Les Etats-Unis étaient les garants de cet ordre dans les dernières décennies mais Donald Trump est en train de le détruire. L'Europe observe ce processus et se rend compte qu'elle n'a jamais été en mesure de garantir cet ordre par elle-même.
L'Europe était-elle aveugle?
Oui, et nous continuons à être profondément endormis. Nous avons pris l'habitude de ne plus tenir compte de la dimension de pouvoir qui peut résulter de la politique, sauf dans les conflits de politique intérieure, lorsque qu'il y a des campagnes électorales.
Et c'est pour cette raison que Trump nous montre du doigt?
Il fait ce qu'il veut parce qu'il n'y a guère de résistance, même aux Etats-Unis.

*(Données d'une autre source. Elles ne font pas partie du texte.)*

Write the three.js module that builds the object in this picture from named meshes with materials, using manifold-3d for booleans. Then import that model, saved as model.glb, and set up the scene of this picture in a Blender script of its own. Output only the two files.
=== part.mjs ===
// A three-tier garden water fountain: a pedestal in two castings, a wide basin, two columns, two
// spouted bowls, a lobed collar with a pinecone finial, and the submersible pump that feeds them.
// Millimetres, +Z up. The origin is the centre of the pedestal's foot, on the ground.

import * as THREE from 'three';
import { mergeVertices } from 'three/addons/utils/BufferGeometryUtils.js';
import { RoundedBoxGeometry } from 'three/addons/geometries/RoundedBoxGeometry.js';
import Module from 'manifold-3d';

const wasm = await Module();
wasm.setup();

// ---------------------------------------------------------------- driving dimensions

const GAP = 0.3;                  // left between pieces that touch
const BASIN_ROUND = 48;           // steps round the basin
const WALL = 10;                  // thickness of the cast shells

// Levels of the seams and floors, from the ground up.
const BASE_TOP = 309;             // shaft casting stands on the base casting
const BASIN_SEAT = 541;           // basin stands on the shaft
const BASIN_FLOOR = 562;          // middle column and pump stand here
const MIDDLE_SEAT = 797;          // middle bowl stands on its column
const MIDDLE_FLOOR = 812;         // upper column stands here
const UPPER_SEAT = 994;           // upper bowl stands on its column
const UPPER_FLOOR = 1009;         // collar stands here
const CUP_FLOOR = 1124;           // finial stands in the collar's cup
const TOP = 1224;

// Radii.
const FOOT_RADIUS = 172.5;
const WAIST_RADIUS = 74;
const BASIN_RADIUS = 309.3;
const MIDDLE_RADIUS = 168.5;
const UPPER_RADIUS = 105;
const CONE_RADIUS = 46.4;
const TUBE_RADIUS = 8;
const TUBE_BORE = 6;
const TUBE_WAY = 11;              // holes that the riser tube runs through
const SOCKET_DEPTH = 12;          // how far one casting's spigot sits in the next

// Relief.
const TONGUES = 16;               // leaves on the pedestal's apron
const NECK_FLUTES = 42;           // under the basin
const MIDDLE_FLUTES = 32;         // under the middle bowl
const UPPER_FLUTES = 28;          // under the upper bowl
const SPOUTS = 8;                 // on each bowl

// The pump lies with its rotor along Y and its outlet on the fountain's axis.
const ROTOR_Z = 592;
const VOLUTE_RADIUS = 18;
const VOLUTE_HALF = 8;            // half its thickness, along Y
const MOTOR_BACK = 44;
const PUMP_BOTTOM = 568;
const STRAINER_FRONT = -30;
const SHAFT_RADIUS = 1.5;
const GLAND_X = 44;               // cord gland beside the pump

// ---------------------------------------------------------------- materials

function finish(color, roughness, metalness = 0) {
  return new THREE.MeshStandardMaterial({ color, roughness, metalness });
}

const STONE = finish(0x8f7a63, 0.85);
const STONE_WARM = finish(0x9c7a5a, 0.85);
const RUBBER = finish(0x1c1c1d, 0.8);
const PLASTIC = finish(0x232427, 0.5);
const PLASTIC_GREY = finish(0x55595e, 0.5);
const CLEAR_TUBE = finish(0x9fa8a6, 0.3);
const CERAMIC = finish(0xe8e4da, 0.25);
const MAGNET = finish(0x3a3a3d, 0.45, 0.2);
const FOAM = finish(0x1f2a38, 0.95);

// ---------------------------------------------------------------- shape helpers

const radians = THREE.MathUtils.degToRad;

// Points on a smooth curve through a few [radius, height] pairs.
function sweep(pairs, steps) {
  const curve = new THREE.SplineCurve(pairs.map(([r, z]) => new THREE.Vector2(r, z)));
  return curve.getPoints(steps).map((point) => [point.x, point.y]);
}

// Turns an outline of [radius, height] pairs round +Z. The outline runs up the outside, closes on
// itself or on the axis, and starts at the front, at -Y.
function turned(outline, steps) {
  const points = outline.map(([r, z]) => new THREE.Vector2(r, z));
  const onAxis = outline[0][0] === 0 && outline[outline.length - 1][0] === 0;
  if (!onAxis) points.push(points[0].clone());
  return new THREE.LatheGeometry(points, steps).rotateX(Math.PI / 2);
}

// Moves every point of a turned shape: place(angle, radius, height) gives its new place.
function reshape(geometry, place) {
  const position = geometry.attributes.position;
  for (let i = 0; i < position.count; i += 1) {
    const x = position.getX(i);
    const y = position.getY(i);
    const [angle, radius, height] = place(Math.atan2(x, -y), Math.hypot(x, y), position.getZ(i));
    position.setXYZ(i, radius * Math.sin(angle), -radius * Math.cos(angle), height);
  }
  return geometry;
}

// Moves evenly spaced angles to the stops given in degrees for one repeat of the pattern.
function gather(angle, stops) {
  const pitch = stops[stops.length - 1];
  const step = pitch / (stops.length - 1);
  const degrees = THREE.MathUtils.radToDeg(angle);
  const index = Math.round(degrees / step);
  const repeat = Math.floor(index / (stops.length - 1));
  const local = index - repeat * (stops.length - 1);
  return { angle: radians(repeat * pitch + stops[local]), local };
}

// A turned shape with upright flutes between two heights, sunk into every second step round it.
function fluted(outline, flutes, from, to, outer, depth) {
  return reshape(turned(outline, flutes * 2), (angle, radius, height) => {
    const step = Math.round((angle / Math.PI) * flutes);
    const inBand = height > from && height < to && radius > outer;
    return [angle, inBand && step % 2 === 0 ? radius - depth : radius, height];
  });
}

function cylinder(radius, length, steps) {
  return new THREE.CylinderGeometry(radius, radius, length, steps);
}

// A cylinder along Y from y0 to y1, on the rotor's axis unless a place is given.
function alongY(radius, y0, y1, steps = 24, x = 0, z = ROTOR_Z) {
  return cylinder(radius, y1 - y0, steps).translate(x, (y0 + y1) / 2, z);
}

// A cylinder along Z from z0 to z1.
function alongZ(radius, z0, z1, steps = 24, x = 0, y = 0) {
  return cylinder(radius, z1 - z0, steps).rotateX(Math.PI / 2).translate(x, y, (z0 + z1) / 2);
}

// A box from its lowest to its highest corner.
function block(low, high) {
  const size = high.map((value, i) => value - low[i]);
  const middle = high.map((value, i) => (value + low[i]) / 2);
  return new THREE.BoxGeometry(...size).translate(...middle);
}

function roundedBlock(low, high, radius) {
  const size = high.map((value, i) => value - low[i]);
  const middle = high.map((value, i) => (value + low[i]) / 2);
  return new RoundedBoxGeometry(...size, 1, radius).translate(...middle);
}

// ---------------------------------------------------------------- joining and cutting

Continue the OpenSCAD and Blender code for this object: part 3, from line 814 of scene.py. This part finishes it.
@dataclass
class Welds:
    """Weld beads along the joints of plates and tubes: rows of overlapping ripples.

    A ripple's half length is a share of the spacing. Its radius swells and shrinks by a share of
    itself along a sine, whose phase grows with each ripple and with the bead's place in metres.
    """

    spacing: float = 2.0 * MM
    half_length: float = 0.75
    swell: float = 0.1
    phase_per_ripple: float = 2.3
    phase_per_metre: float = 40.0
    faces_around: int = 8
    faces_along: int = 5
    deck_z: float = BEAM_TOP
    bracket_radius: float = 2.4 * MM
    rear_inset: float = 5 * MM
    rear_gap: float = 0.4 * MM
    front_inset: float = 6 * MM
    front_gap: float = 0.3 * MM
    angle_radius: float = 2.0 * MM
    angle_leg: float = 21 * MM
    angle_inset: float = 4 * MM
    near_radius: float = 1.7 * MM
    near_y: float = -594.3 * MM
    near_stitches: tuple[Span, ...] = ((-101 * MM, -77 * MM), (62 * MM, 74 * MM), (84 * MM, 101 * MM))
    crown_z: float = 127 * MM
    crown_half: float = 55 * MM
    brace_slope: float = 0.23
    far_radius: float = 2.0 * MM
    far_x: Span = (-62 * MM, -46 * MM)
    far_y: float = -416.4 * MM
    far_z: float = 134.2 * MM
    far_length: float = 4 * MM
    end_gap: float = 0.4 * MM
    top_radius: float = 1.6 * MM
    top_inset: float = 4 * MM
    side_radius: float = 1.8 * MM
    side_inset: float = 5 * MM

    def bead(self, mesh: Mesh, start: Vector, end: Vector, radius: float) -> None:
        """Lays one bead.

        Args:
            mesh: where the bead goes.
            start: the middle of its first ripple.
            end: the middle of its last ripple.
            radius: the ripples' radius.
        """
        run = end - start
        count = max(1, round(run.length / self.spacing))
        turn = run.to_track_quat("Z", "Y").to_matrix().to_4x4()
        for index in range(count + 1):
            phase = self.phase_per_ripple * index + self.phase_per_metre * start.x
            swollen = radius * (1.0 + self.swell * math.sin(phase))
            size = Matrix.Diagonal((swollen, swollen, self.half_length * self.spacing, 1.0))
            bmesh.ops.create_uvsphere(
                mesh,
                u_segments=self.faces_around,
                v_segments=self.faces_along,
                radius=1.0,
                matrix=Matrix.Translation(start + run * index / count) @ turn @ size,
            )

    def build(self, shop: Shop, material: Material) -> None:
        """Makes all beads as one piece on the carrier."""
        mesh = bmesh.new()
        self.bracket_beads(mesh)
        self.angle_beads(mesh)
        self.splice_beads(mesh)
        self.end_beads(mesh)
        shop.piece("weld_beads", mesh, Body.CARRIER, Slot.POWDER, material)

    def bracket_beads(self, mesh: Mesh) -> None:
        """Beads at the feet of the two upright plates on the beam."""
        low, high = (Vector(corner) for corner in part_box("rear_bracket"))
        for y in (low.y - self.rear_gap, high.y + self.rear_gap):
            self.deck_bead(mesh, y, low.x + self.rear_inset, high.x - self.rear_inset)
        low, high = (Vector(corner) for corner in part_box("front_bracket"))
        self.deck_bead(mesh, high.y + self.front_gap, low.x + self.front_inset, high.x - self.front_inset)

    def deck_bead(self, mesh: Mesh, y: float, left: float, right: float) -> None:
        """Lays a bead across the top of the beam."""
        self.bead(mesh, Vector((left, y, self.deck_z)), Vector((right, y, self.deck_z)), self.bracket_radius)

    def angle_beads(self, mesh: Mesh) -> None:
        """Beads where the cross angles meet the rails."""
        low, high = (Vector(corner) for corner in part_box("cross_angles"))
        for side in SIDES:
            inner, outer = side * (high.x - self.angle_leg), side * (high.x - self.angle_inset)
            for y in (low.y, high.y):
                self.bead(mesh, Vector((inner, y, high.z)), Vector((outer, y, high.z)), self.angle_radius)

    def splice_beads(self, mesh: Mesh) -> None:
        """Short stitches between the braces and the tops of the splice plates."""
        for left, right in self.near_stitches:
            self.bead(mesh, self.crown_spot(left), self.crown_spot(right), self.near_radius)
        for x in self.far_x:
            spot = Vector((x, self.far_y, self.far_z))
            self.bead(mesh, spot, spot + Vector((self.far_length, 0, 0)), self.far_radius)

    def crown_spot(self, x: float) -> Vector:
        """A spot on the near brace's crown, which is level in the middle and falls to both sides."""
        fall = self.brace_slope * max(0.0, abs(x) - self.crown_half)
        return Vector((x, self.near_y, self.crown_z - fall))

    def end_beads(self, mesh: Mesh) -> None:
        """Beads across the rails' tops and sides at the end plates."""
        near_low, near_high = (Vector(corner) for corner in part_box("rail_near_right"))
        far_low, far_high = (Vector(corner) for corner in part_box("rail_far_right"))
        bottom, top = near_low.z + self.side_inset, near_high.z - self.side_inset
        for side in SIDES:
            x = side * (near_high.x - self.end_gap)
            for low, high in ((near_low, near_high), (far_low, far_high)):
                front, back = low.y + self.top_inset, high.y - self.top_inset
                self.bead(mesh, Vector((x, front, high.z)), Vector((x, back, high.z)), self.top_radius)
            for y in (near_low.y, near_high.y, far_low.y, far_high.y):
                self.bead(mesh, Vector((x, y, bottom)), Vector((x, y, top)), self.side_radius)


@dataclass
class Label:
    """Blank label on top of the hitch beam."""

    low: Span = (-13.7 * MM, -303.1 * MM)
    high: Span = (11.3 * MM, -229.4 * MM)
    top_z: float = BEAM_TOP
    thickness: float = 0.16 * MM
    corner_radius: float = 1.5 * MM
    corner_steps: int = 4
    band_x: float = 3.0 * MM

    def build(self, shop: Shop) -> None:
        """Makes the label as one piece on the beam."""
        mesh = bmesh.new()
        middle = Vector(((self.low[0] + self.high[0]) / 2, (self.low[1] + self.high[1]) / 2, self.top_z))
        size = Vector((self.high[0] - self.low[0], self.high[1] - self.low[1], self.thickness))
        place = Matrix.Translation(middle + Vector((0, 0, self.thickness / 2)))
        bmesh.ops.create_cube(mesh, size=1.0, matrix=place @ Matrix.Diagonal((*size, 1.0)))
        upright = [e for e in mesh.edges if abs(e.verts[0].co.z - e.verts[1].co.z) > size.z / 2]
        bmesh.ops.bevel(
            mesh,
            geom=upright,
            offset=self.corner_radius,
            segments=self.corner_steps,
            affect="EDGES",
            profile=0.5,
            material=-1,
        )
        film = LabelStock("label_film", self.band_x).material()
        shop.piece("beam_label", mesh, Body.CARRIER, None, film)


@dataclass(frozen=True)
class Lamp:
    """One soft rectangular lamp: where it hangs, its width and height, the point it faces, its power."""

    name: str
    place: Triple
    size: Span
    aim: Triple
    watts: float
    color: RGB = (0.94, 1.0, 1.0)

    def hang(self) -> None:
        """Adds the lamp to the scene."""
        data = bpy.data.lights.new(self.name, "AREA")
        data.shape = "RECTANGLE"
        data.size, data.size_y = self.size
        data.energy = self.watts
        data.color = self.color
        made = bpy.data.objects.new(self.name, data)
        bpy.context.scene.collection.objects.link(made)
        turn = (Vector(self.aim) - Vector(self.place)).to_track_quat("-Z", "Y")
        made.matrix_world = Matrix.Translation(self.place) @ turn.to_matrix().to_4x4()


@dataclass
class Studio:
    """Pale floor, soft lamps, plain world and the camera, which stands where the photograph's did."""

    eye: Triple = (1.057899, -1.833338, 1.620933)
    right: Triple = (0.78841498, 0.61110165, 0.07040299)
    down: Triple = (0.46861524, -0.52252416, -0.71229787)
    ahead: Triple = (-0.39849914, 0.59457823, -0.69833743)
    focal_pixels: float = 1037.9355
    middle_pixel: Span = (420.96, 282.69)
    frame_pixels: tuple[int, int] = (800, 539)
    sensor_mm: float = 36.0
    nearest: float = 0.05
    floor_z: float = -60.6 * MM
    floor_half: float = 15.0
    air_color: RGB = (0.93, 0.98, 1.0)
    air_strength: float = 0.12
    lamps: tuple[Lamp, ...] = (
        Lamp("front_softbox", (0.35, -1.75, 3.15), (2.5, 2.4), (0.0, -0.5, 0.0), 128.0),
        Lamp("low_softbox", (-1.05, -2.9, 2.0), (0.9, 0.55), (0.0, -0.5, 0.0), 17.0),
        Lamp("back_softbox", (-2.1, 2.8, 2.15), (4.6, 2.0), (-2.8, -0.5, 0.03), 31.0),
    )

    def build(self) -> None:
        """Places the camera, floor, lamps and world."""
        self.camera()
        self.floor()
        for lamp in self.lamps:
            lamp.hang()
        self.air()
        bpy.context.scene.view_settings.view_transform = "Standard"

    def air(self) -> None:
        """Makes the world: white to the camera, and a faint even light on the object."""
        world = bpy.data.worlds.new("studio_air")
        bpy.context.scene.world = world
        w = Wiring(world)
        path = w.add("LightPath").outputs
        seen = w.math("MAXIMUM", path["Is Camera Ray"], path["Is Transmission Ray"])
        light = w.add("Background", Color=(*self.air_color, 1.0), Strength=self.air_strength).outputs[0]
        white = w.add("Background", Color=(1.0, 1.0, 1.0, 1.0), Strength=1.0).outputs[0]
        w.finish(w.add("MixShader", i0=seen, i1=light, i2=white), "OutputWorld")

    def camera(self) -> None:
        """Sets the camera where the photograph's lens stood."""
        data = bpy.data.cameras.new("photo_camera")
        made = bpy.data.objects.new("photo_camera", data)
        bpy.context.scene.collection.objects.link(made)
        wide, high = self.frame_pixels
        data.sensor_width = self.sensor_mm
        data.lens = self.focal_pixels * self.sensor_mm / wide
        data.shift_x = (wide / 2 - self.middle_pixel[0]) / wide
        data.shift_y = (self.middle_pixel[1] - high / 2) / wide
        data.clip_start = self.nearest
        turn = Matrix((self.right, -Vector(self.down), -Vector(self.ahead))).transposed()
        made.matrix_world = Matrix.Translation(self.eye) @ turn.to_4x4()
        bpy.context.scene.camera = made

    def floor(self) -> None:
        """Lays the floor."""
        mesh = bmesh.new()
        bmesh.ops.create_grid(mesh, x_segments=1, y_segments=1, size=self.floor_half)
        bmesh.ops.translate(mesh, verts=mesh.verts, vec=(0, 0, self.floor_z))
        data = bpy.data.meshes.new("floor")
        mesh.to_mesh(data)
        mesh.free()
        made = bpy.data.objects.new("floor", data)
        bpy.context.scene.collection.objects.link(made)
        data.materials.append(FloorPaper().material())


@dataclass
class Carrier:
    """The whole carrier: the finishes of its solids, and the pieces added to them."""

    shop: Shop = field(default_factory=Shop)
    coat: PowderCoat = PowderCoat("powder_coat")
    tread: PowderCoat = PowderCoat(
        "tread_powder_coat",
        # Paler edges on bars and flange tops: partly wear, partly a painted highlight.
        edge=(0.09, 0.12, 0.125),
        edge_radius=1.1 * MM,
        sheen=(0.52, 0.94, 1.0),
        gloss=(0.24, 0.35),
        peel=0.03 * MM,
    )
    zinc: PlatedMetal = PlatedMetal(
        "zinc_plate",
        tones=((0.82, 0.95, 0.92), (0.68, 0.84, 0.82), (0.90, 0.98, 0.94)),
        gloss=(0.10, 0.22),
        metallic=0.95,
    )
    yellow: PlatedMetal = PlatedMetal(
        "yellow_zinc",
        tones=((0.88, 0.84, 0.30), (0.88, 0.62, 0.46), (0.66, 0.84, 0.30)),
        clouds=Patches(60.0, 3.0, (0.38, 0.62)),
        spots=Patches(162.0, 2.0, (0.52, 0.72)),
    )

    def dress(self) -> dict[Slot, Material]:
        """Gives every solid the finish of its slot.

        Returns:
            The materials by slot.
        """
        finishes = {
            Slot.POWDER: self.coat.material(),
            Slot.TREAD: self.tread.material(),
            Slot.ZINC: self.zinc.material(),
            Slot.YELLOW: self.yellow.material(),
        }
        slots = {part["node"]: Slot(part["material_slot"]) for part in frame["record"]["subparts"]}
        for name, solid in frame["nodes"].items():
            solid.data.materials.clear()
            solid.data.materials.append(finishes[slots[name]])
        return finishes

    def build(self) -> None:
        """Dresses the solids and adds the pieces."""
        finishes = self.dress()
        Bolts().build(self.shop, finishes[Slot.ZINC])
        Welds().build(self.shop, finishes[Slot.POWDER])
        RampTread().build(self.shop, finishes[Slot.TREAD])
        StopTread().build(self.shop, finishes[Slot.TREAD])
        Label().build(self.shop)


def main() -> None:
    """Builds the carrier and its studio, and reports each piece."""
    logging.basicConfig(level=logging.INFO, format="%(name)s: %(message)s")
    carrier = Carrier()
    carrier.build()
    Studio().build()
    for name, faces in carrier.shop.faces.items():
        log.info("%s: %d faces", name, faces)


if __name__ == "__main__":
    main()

Tout le monde savait ce qui nous attendait, mais personne ne s'est apparemment préparé à cette situation. L'Europe doit trouver un moyen de gérer cette dépendance sous Trump.
Revenons à la bande de Gaza. Pouvez-vous tirer quelque chose de positif des idées radicales de Trump?
Trump a mis à mal tous ceux qui propagent depuis des décennies l'idée que le conflit au Proche-Orient doit se terminer par une solution à deux Etats. Mais il n'y avait pas de plans concrets pour la mise en œuvre, personne ne voulait se brûler les doigts sur ce sujet. Trump l'a révélé sans ménagement en s'imposant comme un boulet de démolition et en disant finalement: «Alors faisons autre chose.»
Les fantasmes de la «Riviera» pourraient donner un nouvel élan à la solution à deux Etats?
Cela pourrait être une chance, sauf que personne ne la saisira. Les Etats-Unis ont renoncé à de telles considérations, Israël poursuit ses propres intérêts, les Européens ne jouent aucun rôle et la Russie est très heureuse de pouvoir au moins conserver ses bases militaires en Syrie. C'est pourquoi il ne se passera rien sur cette question dans un avenir proche.